An avid gamer from childhood Kali follows the instructions from the owner of the team, that consist of playing hard and partying harder; every night. Kali’s life comes crashing down around her when Defience loses their first game and is forced into the losers bracket in the tournament and when her lover and team member Nathan dies of an overdose. She is named the captain of her team and tries to keep the team from being eliminated while juggling personal demons, insomnia, drug addiction and a strange relationship with the man replacing Nathan. The preassure from the game, her boss and society as it is presented is about to break her before she realizes that she has to break with conventions and demands.

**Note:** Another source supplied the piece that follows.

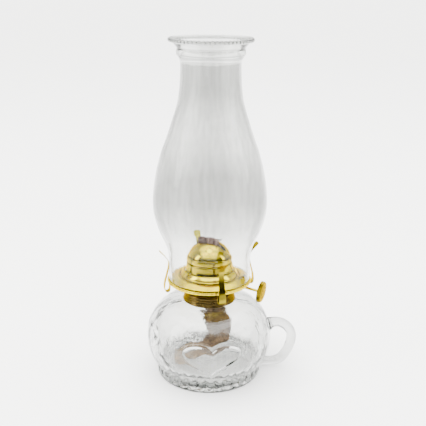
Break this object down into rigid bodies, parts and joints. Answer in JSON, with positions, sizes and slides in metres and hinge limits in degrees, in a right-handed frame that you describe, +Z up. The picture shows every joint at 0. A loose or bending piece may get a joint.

Arena, at first gives the illusion of quite the interesting future. Where technology has caught up with every gamer’s dream of being able to immerse themselves in a world they have only glanced at, longingly, through a screen. This is but the surface; What Jennings does is take the reader to the flipside of gaming on this kind of level. She intelligently adds the human factor to it, most likely taking a hint from what popular sports are like  today and professional wrestling in particular. The roar of the crowds, the demand to always be in the media, the clubbing and rampant drug abuse. There is quite the interesting discussion as it pertains to being able to separate oneself from the virtual world; what happens when it bleeds into our reality? Very much like the movie Running Man there is an important topic here that needs to be broached; entertainment at what cost, and to what end?

Even if Jennings’ has written a very interesting book in Arena with a female protagonist she does not take it far enough. There are too many questions left unanswered when it comes to the future in which the book is set and how come it has all the settings of a totalitarian state. More could be said about the present reflected in 2054. The book also suffers from not really knowing what it wants to be. At first glance it would appear to be a Young Adult book, but there are some subjects that might be a bit too stretched for a young reader to grasp, old gaming consoles or games for one, and the romantic aspect.

If there is to be a follow up to this tale, and there should be, it needs to dig deeper and be brave enough to challenge the reader, as well as society.